» COLLECTED MATERIAL
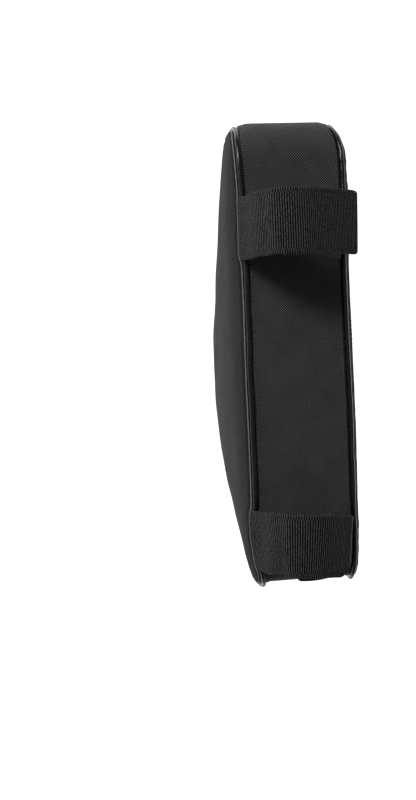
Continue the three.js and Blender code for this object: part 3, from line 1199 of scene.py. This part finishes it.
def gusset_band():
    """The band as a closed profile carried round the outline.

    The outer face is the outline plus the ridge, the crown, slow waves and puckers beside the
    stitches. The inner face is the outline plus the crown and the slow waves, less the wall.
    """
    ring = bag_outline().ring(GUSSET_POINTS)
    across = GUSSET_HALF * (2 * crowded(GUSSET_COLUMNS, GUSSET_CROWD) - 1)
    along = ring.along[:, None]
    slow = ripple(along + 0.5 * across, WAVE_LENGTH, waves=4, seed=31)
    slow = slow * np.cos(across / GUSSET_HALF * np.pi / 2)
    near = np.exp(-(((np.abs(across) - STITCH_LINE) / GATHER_HALF) ** 2))
    gather = GATHER * ripple(along, GATHER_LENGTH, waves=5, seed=37) * near
    pushed = front_crown(ring.points[:, None], across) + WAVE * slow
    outer = gusset_rise(across) + gather + pushed
    inner = pushed[:, ::-INNER_STEP] - bpy.context.scene.bag_sizes.gusset_wall
    rise = np.concatenate([outer, inner], 1)
    wide = np.concatenate([across, across[::-INNER_STEP]])
    x = np.broadcast_to(BAG_MIDDLE + wide, rise.shape)
    return patch(
        carried(ring, x, rise),
        along=np.append(ring.along, bag_outline().length),
        across=np.append(wide, wide[0]),
        wrap=(True, True),
    )


def edge_stitches(side):
    """A row of stitches round one edge of the band, each along the outline."""
    outline = bag_outline()
    count = int(outline.length / bpy.context.scene.bag_sizes.stitch_pitch)
    ring = outline.ring(count)
    across = side * STITCH_LINE
    rise = gusset_rise(across) + front_crown(ring.points, across) + STITCH_LIFT
    places = carried(ring, np.full((count, 1), BAG_MIDDLE + across), rise[:, None])[:, 0]
    zero = np.zeros(count)
    tangent = np.stack([zero, ring.outward[:, 1], -ring.outward[:, 0]], 1)
    outward = np.stack([zero, ring.outward[:, 0], ring.outward[:, 1]], 1)
    sideways = np.cross(outward, tangent)
    frames = np.stack([tangent, sideways, outward], -1)
    return copies(capsule(STITCH_LENGTH, STITCH_RADIUS), places, frames)


# The piping

# Points round the outline and round the section, how uneven the radius is, how far the piping
# wanders, and the lengths of both waves
PIPING_POINTS, PIPING_SIDES = 1000, 16
PIPING_UNEVEN, UNEVEN_LENGTH = 0.025, 12 * MM
PIPING_WANDER, WANDER_LENGTH = 0.15 * MM, 40 * MM


class BAG_OT_piping(bpy.types.Operator):
    """Make the round piping over the two seams"""

    bl_idname = "bag.piping"
    bl_label = "Piping"

    def execute(self, context):
        material = piping_material()
        for name, sign in (("left_piping", -1), ("right_piping", 1)):
            made = make_object(f"{name}_cover", [piping_tube(sign)], material)
            dress(made, "piping", name)
        return {"FINISHED"}


def piping_tube(sign):
    """A circle carried round the outline, with its radius and its place a little uneven."""
    ring = bag_outline().ring(PIPING_POINTS)
    angle = full_turn(PIPING_SIDES)
    uneven = ripple(ring.along, UNEVEN_LENGTH, waves=5, seed=41 + sign)
    radius = PIPING_RADIUS * (1 + PIPING_UNEVEN * uneven)[:, None]
    wander = PIPING_WANDER * ripple(ring.along, WANDER_LENGTH, waves=4, seed=43 + sign)[:, None]
    x = BAG_MIDDLE + sign * PIPING_PLACE + radius * np.sin(angle) + wander
    return patch(
        carried(ring, x, PIPING_OUT + radius * np.cos(angle)),
        along=np.append(ring.along, bag_outline().length),
        across=np.append(angle, 2 * np.pi) * PIPING_RADIUS,
        wrap=(True, True),
    )


# The straps

# Points along the foot's bend, over the bar, along the tail and up an inner foot, and across
FOOT_POINTS, OVER_POINTS, TAIL_POINTS, INNER_FOOT_POINTS = 24, 90, 30, 5
STRAP_COLUMNS, STRAP_CROWD = 44, 0.35
# The step over which a strap's direction is read
TRACK_STEP = 0.4 * MM
# How far the outer foot's middle lies off the piping, as a share of the webbing's thickness, and
# how far the tail's end droops
FOOT_SHARE = 0.42
TAIL_DROOP = 0.9 * MM
# The webbing's long edges: how wide they are rounded, and their thickness as a share
EDGE_ROUND = 0.9 * MM
EDGE_SHARE = 0.35
# The ribs: rows of points for each, height and squareness
RIB_ROWS = 8
RIB_RISE = 0.34 * MM
RIB_POWER = 0.75
# The plain edges' width, and the groove beside them: its depth as a share of a rib, and half width
SELVEDGE = 2.9 * MM
SELVEDGE_GROOVE, SELVEDGE_GROOVE_HALF = 0.35, 0.35 * MM
# How far a strap's middle wanders along the bar, the length of that wave, and how far its long
# edges droop
STRAP_WANDER, STRAP_WANDER_LENGTH = 0.25 * MM, 30 * MM
STRAP_CUP = 0.35 * MM
# The ends with a painted highlight: the widths of a sealed cut and of a sewn foot, and the length
# over which the latter fades
SEALED = 1.9 * MM
SEWN = 3.4 * MM
SEWN_FADE = 0.4 * MM
# The tail's corners and rounded end, and how much the folded hem stands out below
TAIL_CORNER = 2.2 * MM
TAIL_ROUND = 0.7 * MM
HEM_FOLD = 0.55 * MM
# Where the foot starts and has its whole thickness, and its thickness at first, as a share
FOOT_STARTS, FOOT_FULL = -1 * MM, 5 * MM
FOOT_THICKNESS = 0.55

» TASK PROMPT
Filter the data for the string "scene" and copy every line that has it.

» SOLUTION FOR THIS EXERCISE
Continue the three.js and Blender code for this object: part 3, from line 1199 of scene.py. This part finishes it.
    inner = pushed[:, ::-INNER_STEP] - bpy.context.scene.bag_sizes.gusset_wall
    count = int(outline.length / bpy.context.scene.bag_sizes.stitch_pitch)